Monday, December 8, 2014

The Miracle of Life (Devalued)?


 

When I hear about someone not being able to have children my heart breaks. Being infertile is one of my greatest fears in life because I want to be a mother so badly. My aunt and her husband were trying to have a baby for years and she ended up never getting pregnant. After seeing how terrible being infertile is for her, I could not ever imagine something to terrible happening to me. That is why when I think about surrogacy and medical technology that aids people in having babies if they are having trouble I am immediately filled with compassion and awe. Helping someone have a baby when they cannot or are having trouble getting pregnant seems to be such an honorable thing to do. The biggest favor of all favors. Those women deserve everything and more. Except in Outsourcing the Womb, France Twine explains how gestational surrogacy and other forms of surrogacy has become a commercialize marketplace especially for those of low socioeconomic backgrounds as well as a system of based on privilege.

            “Today it is relatively easy to use the Internet to research and identify agencies that will provide one-stop shopping for assistance in conception including the purchase of genetic material (ova, sperm) and to find a surrogate to hire. For example, www.iwanttogetpregnant.com is a website that offers services in India. The Internet now provides access to online shopping for a surrogate-an international database of women will sell their ova or their reproductive services.”(Twine, 2011,30)

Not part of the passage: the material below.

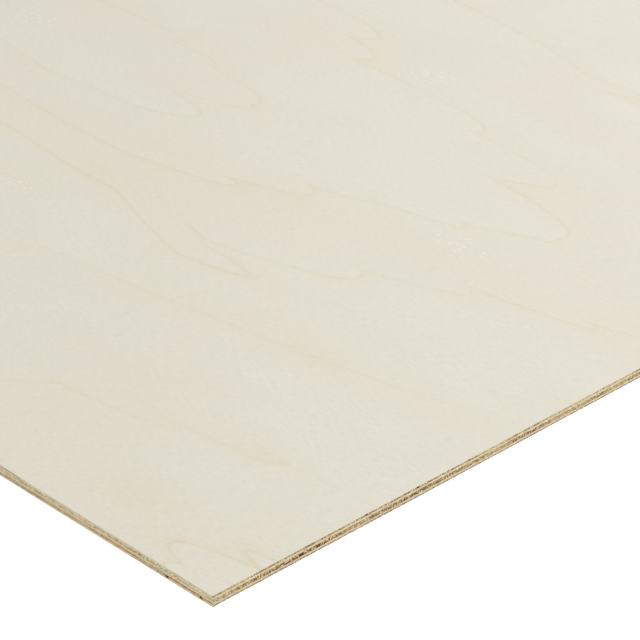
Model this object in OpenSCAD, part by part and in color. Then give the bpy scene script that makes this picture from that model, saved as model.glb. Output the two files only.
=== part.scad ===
// A full sheet of five-ply birch plywood, lying flat.
// X runs across the sheet, Y along it and Z up through its plies. The origin is the
// centre of the underside. The outer plies and the core have their grain along Y,
// and the two crossbands between them have theirs along X.

/* [Sheet] */
// Length of the sheet, along the grain of its faces
sheet_length = 2440; // [600:1:3660]
// Width of the sheet, across the grain of its faces
sheet_width = 1220; // [300:1:1830]

/* [Plies] */
// Thickness of the face veneer and of the back veneer
outer_ply_t = 0.9; // [0.3:0.1:3]
// Thickness of each crossband
crossband_t = 1.2; // [0.5:0.1:4]
// Thickness of the core veneer
core_t = 1.8; // [0.5:0.1:6]

/* [Open joints in the lower crossband] */
// Gap left between two strips of veneer where they meet at the left edge
joint_gap = 1; // [0.2:0.1:3]
// How far in from the left edge the gap runs before the strips close up
joint_depth = 15; // [2:1:100]
// Distance from the near end of the sheet to the first open joint
first_joint = 8; // [4:1:100]
// Width of the narrow strip of veneer between the first open joint and the second
filler_strip = 23.5; // [5:0.5:150]

/* [Hidden] */

// Height of the underside of each ply, stacked face to face from the floor up
lower_crossband_z = outer_ply_t;
core_z = lower_crossband_z + crossband_t;
upper_crossband_z = core_z + core_t;
face_z = upper_crossband_z + crossband_t;

// How far a cutter stands out of the surface that it cuts
cutter_overrun = 5;

// One ply of the whole sheet, of the given thickness, with its underside at z
module ply(thickness, z) {
    translate([-sheet_width / 2, -sheet_length / 2, z])
        cube([sheet_width, sheet_length, thickness]);
}

// Cutter for an open joint in the lower crossband, at a distance from the near end
module open_joint(from_end) {
    translate([
        -sheet_width / 2 - cutter_overrun,
        -sheet_length / 2 + from_end - joint_gap / 2,
        lower_crossband_z - cutter_overrun
    ])
        cube([joint_depth + cutter_overrun, joint_gap, crossband_t + 2 * cutter_overrun]);
}

module back_veneer() {
    color([0.86, 0.84, 0.76])
        ply(outer_ply_t, 0);
}

module lower_crossband() {
    color([0.79, 0.70, 0.56])
        difference() {
            ply(crossband_t, lower_crossband_z);
            open_joint(first_joint);
            open_joint(first_joint + filler_strip);
        }
}

module core_veneer() {
    color([0.71, 0.63, 0.50])
        ply(core_t, core_z);
}

module upper_crossband() {
    color([0.82, 0.77, 0.65])
        ply(crossband_t, upper_crossband_z);
}

module face_veneer() {
    color([0.88, 0.87, 0.81])
        ply(outer_ply_t, face_z);
}

back_veneer();
lower_crossband();
core_veneer();
upper_crossband();
face_veneer();
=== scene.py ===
import math

import bpy
import numpy as np
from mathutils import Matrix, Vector


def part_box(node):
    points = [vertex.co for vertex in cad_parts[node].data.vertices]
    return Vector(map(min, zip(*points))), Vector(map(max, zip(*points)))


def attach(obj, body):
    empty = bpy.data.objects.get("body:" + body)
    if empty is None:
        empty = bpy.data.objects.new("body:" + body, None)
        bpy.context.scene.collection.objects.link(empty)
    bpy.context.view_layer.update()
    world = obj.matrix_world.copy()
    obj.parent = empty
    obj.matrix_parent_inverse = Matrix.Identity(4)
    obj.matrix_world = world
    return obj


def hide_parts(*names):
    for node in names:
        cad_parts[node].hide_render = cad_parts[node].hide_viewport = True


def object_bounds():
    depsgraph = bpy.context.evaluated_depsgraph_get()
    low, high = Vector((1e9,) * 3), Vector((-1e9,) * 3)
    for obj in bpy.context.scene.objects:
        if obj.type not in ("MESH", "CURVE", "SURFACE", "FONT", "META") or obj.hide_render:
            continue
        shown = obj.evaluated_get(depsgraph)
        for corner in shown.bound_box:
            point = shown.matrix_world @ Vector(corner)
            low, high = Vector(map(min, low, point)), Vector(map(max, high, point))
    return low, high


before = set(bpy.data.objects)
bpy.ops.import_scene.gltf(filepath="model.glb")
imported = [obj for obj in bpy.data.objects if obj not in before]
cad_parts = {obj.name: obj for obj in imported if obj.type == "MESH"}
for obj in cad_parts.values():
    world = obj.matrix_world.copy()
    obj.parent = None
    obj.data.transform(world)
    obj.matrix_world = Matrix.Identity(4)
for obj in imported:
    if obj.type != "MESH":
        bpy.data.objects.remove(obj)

cad_low, cad_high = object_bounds()


# ---------------------------------------------------------------------------
# Camera. It stands off the sheet's near left corner, above the floor, and looks
# down across the sheet with a long lens, so that the corner lies low in the view.
# ---------------------------------------------------------------------------
near_corner = Vector((cad_low.x, cad_low.y, cad_high.z))
camera_data = bpy.data.cameras.new("camera")
camera_data.sensor_width = 36.0
camera_data.lens = 118.0
camera_data.clip_start = 0.05
camera_data.clip_end = 200.0
camera = bpy.data.objects.new("camera", camera_data)
camera.location = near_corner + Vector((-0.5192, -0.6026, 0.5459))
camera.rotation_euler = (math.radians(90 - 27.002), 0.0, -math.radians(44.28))
bpy.context.scene.collection.objects.link(camera)
bpy.context.scene.camera = camera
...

This quote from Twine made me cringe. I go on the internet to online shop or look up information for school or check movie times. I do not associate going online with “one-stop shopping” for assistance in conception. Having an international database of women that will sell their ova or reproductive services is terrifying to me for a few reasons. 1) Because it seems that the miracle of life is being forgotten or devalued if it is being turned into a consumer culture. 2) Having an international database full of women really takes away from the whole process. It reminds me of anonymous websites. Or shopping using a debit or credit card. There is an invisibility associated with online databases which is blurring out these women as people.  And finally, 3) The idea that a woman’s body has now become even more commercialized. Yes women’s bodies have been sexualized for years but now that the consumerism has reached a whole new level of using a woman’s body for childbirth? This goes beyond the loss of a woman’s subjectivity because their personhood is completely and entirely nonexistent based on this consumer culture of google babies.

The last way that the consumerism of the womb devalues the miracle of life is the knit picking of certain traits. “In the commercial egg and sperm market individuals select and purchase genetic material (egg and sperm) based on the physical and social characteristics include age, skin color, height, hair color, eye color, body shape, and perceived racial or ethnic origin.”(Twine, 2011, 33) These consumers are making choices about the desirability of the egg and sperm based on those factors listed above. While yes, I still view giving up your reproductive services as a gift, this process is just shopping for a child. I view childbirth as this amazing thing that happens that gives us all life. But picking an egg or sperm based on those factors seems way too much like shopping and not enough like what is supposed to happen naturally. This process just seems like me picking out the color and size of my Christmas sweater except it is not a sweater it is a human child. It is just so unnatural. I understand that all medicine is technically unnatural but this system is messing with birth in such an invasive and unnatural way.

            Because the woman’s womb has become a place for consumerism and has entered a process that is like “shopping for your baby” I found the perfect video to share that explains why “shopping for a baby” rubs me the wrong way. An expecting mother emailed a Down syndrome advocacy group asking what to expect because her baby has Down syndrome. This video basically shows many of the things a child with Down syndrome is able to do and will do. I know mothers of children with Down syndrome and many other mental disabilities and they all love their children just like any other mother. I fear the concept of “shopping for a baby” because it erases natural processes that could occur and while yes having a child with Down syndrome is difficult, “isn’t every child difficult”? If a couple or person is shopping for a certain type of child what would happen if that baby turns out to be flawed in any way? Especially when legal documents are in place. I just think that just because you can’t have a baby of your own does not give you the right to pick out your future child’s specific eye color or body type.